The process of running an example on a local cluster is similar to the desktop case.

  1. Select an example, denoted example.tw, and copy to the login node’s Run directory.

  2. Edit the decomposition directive in the new grid block.

    • Make sure the product of the three integers corresponds to the number of cores you wish to test.

    • The number of cells per node along each axis must be even.

  3. Copy the edited example.tw to the Run directory on every other node.

  4. Let N be the number of cores you wish to test.

  5. Edit the hosts file such that the number of nodes requested matches the number of cores to be tested.

  6. Execute mpirun -np N --hostfile file tw3d -c 1 --input-file example.tw

    • The argument file is the hosts file.

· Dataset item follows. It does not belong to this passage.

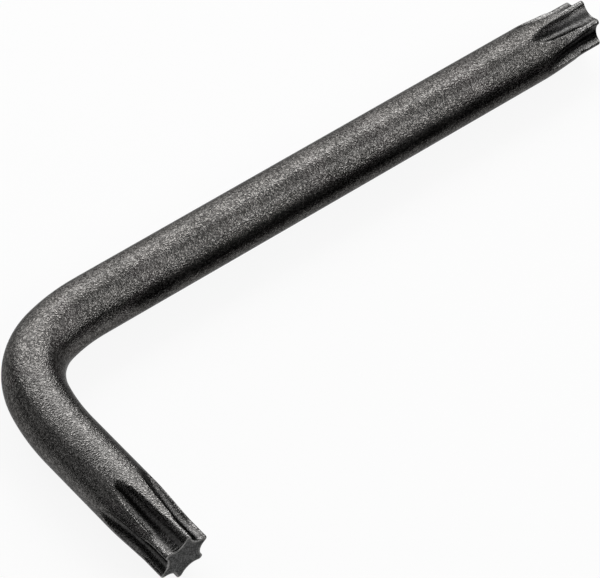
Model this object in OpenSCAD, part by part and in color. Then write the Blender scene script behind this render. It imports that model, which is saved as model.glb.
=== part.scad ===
// L-shaped key for six-lobed (hexalobular) screws.
// One round bar, bent once to a right angle, turned down and fluted at both ends.
// Millimetres. The key lies flat, with its long arm along +X and its short arm along -Y.
// The origin is on the surface that it lies on, under the middle of its length and width.

/* [Bar] */
// Diameter of the round bar
bar_d = 6; // [5.8:0.1:9]

/* [Arms] */
// Long arm, from the axis of the short arm to its own end face
long_arm = 75; // [45:1:150]
// Short arm, from the axis of the long arm to its own end face
short_arm = 28; // [24:1:60]
// Bend radius, on the axis of the bar
bend_r = 9.5; // [5:0.5:14]

/* [Star] */
// Size across the lobes, tip to tip
lobe_d = 5.5; // [5.2:0.05:5.7]
// Size across the valleys, bottom to bottom
valley_d = 3.9; // [3.6:0.02:4.2]
// Radius of a flute's round bottom
flute_r = 1.2; // [1.1:0.02:1.4]
// Length of the star at full depth, from the end face
star_len = 2.6; // [2:0.1:6]
// Radius of the curve on which a flute's bottom rises out of the bar
runout_r = 16.5; // [6:0.5:24]

/* [Ends] */
// Length of the shoulder, where the bar narrows to the size across the lobes
shoulder_len = 5; // [1:0.1:7]
// Bevel round the rim of an end face
end_bevel = 0.15; // [0.05:0.01:0.3]
// Turn of the long arm's star, from one lobe straight up
long_turn = 15; // [-30:1:30]
// Turn of the short arm's star, from one lobe straight up
short_turn = 7; // [-30:1:30]

/* [Hidden] */
$fn = 96;

LOBES = 6;
HALF_STEP = 180 / LOBES;
// How far a cutter reaches past what it cuts
CUT = 1;
// How far a round lobe overlaps the flutes on its two sides, and how far its end is sunk in the shoulder
TOUCH = 0.005;
SUNK = 0.03;
// How far the round lobes stop short of the star's full depth
STOP = 0.4;

bar_r = bar_d / 2;
lobe_tip = lobe_d / 2;
valley = valley_d / 2;
flute_at = valley + flute_r;

// A lobe is the circle that touches the flutes on its two sides and reaches the size across the lobes
flute_reach = flute_at * cos(HALF_STEP);
lobe_r = (pow(lobe_tip, 2) + pow(flute_at, 2) - pow(flute_r, 2) - 2 * lobe_tip * flute_reach)
    / (2 * (flute_r + lobe_tip - flute_reach)) + TOUCH;
lobe_at = lobe_tip - lobe_r;
lobe_len = star_len - STOP;

// The core that joins the lobes is as wide as the circle on which lobes and flutes touch
touch_part = lobe_r / (lobe_r + flute_r);
core_r = norm([lobe_at + touch_part * (flute_reach - lobe_at), touch_part * flute_at * sin(HALF_STEP)]);
core_len = lobe_len / 2;

// A flute ends in the cut of a wheel, whose rim has the flute's round section
wheel_at = valley + runout_r;
wheel_turn = acos((wheel_at - bar_r - CUT) / runout_r);

// Stands its children on the long arm's end face, with +Z out of the bar and +Y up
module at_long_end() {
    translate([long_arm, 0, 0]) rotate([90, 0, 90]) children();
}

// Stands its children on the short arm's end face, in the same way
module at_short_end() {
    translate([0, -short_arm, 0]) rotate([90, 0, 0]) children();
}

// Copies its children round the star, from one that is half_steps past the lobe at turn
module round_star(turn, half_steps) {
    for (k = [0:LOBES - 1])
        rotate([0, 0, 90 - turn + (2 * k + half_steps) * HALF_STEP]) children();
}

// Straight arm that ends at z = 0, turned down to the core that joins the lobes
module turned_arm(length) {
    rotate_extrude()
        polygon([
            [0, -length],
            [bar_r, -length],
            [bar_r, -lobe_len - shoulder_len],
            [lobe_tip + SUNK, -lobe_len],
            [core_r, -core_len],
            [core_r, 0],
            [0, 0]
        ]);
}

// Quarter ring that joins the two arms
module bend() {
    translate([bend_r, -bend_r])
        rotate([0, 0, 90])
            rotate_extrude(angle = 90)
                translate([bend_r, 0]) circle(r = bar_r);
}

// Round lobes of a star that ends at z = 0
module lobes(turn) {
    round_star(turn, 0)
        translate([lobe_at, 0, -lobe_len]) cylinder(r = lobe_r, h = lobe_len);
}

// Flutes of a star that ends at z = 0, as the shapes to cut away
module flutes(turn) {
    round_star(turn, 1) {
        translate([flute_at, 0, -star_len]) cylinder(r = flute_r, h = star_len + CUT);
        translate([wheel_at, 0, -star_len])
            rotate([90, 180, 0])
                rotate_extrude(angle = wheel_turn)
                    translate([runout_r - flute_r, 0]) circle(r = flute_r);
    }
}

// Bevel round the rim of an end face at z = 0, as the shape to cut away
module rim_bevel() {
    rotate_extrude()
        polygon([
            [lobe_tip - end_bevel - CUT, CUT],
            [lobe_tip + CUT, -end_bevel - CUT],
            [lobe_tip + CUT, CUT]
        ]);
}

module key() {
    color("dimgray")
        translate([(bar_r - long_arm) / 2, (short_arm - bar_r) / 2, bar_r])
            difference() {
                union() {
                    at_long_end() turned_arm(long_arm - bend_r);
                    bend();
                    at_short_end() turned_arm(short_arm - bend_r);
                    at_long_end() lobes(long_turn);
                    at_short_end() lobes(short_turn);
                }
                at_long_end() flutes(long_turn);
                at_long_end() rim_bevel();
                at_short_end() flutes(short_turn);
                at_short_end() rim_bevel();
            }
}

key();
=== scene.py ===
"""Star-drive key on a pale floor: one blasted steel bar, in detail, in place of its plain CAD node."""

import math

import bpy
import numpy as np
from mathutils import Matrix, Vector


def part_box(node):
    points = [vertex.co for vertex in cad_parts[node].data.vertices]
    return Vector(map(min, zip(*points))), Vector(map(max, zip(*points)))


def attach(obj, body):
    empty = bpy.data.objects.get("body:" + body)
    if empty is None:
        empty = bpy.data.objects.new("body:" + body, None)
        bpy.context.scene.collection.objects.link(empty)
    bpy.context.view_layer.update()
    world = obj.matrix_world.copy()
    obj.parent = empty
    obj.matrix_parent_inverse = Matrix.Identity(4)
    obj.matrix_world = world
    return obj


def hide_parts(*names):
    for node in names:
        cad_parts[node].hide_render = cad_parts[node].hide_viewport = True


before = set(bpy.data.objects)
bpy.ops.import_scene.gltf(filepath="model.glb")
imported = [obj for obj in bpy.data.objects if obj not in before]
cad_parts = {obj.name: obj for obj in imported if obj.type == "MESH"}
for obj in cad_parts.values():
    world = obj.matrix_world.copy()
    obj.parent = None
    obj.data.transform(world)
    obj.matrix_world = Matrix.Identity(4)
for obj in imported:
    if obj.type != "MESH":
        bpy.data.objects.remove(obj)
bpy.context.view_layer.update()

MM = 0.001
QUARTER = math.pi / 2

# A star is six sectors of 60 degrees, each with a flute in its middle and half a lobe on both sides
SECTORS = 6
SECTOR = 60.0
HALF_SECTOR = SECTOR / 2

# Sizes in millimetres. The arms and the bar come from the CAD box; these are what the box doesn't say.
# Radius at a lobe's tip and at a flute's bottom
LOBE_TIP = 2.75
VALLEY = 1.95
# Radius of a flute's round section where it is cut into the bar, and at the end face
FLUTE_R = 1.2
LOBE_FLUTE_R = 1.5
# The bend: a tight arc in the middle, and an easy one of EASE_TURN before and after it
BEND_R = 8.0
EASE_R = 20.0
EASE_TURN = math.radians(15.0)

# Each end: degrees from straight up to a lobe, length of the flutes at full depth, radius of their run-out,
# and where the shoulder ends
LONG_END = {"turn": 15.0, "star": 1.3, "runout": 22.5, "shoulder": 7.2}
SHORT_END = {"turn": -7.0, "star": 1.4, "runout": 26.0, "shoulder": 7.6}

# Distances from an end face: where the shoulder starts, up to where the section is all lobes, from where it
# is the turned bar with flutes cut in it, and where it is round again
SHOULDER_FROM = 1.8
LOBED_TO = 1.6
LANDED_FROM = 3.4
ROUND_FROM = 20.0
# Rounding of the end faces' rims and of the flutes' edges
RIM_R = 0.12
EDGE_R = 0.12
# A radius outside the bar, for where there is no flute. A flute's surface is found in SETTLE_STEPS steps,
# each of which goes SETTLE_SHARE of the way.
NO_FLUTE = 9.0
SETTLE_STEPS = 40
SETTLE_SHARE = 0.5

# The mesh: cells across a flute and across a land, and how far the land's lines draw in to its edges
FLUTE_CELLS = 16
LAND_CELLS = 14
LAND_EASE = 0.1
# Rings: their distances from an end face on its rim. From TIP_FROM to TIP_LENGTH they are TIP_STEP apart,
# and BAR_STEP on the rest of the bar. The rings on an end face divide its radius into FACE_RINGS parts.
RIM_RINGS = (0.0, 0.02, 0.045, 0.075, 0.11, 0.16)
TIP_FROM = 0.24
TIP_LENGTH = 10.0
TIP_STEP = 0.11
BAR_STEP = 0.45
FACE_RINGS = 9
# Angles tried in half a sector to find a flute's edge, and the least half angle that the lines close in to
EDGE_TRIES = 601
LEAST_EDGE = 4.0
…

    • At present the interactive thread is disabled for cluster runs. To check the progress navigate to the Run directory in another terminal and execute cat twstat.

  7. When the run completes, the data will be on the node hosting MPI rank zero.

The above procedure uses MPI only, because the argument -c 1 selects a single OpenMP thread per MPI process. Using more than one OpenMP thread might be advantageous in some cases.

Command line arguments

For cluster installations the command line reads

<launcher> -np <procs> [--hostfile <nodes>] tw3d [optional arguments...]

The options for the launcher (which can depend on the MPI library) are typically

-np <procs>

number of MPI processes to launch

--hostfile <nodes>

name of the file listing the hosts to be used in case of a multi-node run

tw3d

the turboWAVE executable file

Optional arguments following tw3d are as follows:

-c <threads>

number of OpenMP threads (see below for default)

--input-file <file>, -i <file>

name or path of the file to use as the input file (default=stdin)

--platform <search_string>

select an OpenCL platform with the search string in its name

--device <search_string>

select an OpenCL device with the search string in its name. This can also be a comma-delimited list of device numbers.

--output-level <level>

an integer determining how much information to log. If 0 only rank 0 logs, if 1 every rank logs.

--restart

if present, causes initial data to be loaded from a checkpoint.

--unit-test <test>

if present, bypasses simulation and runs units test instead. The argument can be a single test, or --all

--version, -v

if present, prints the version number. If this is the only argument, no simulation is attempted.

--help, -h

if present, prints the command line arguments and the link to the online documentation. If this is the only argument, no simulation is attempted.

Error Handling

It is important to pay attention to the output file if you are having problems. If the code stops without reporting an error in the terminal window, you may still be able to get some feedback. The procedure is as follows.

  1. Run the simulation again with the command line option --output-level 1

  2. If the error is not reported on the console, try grep ERROR *stdout*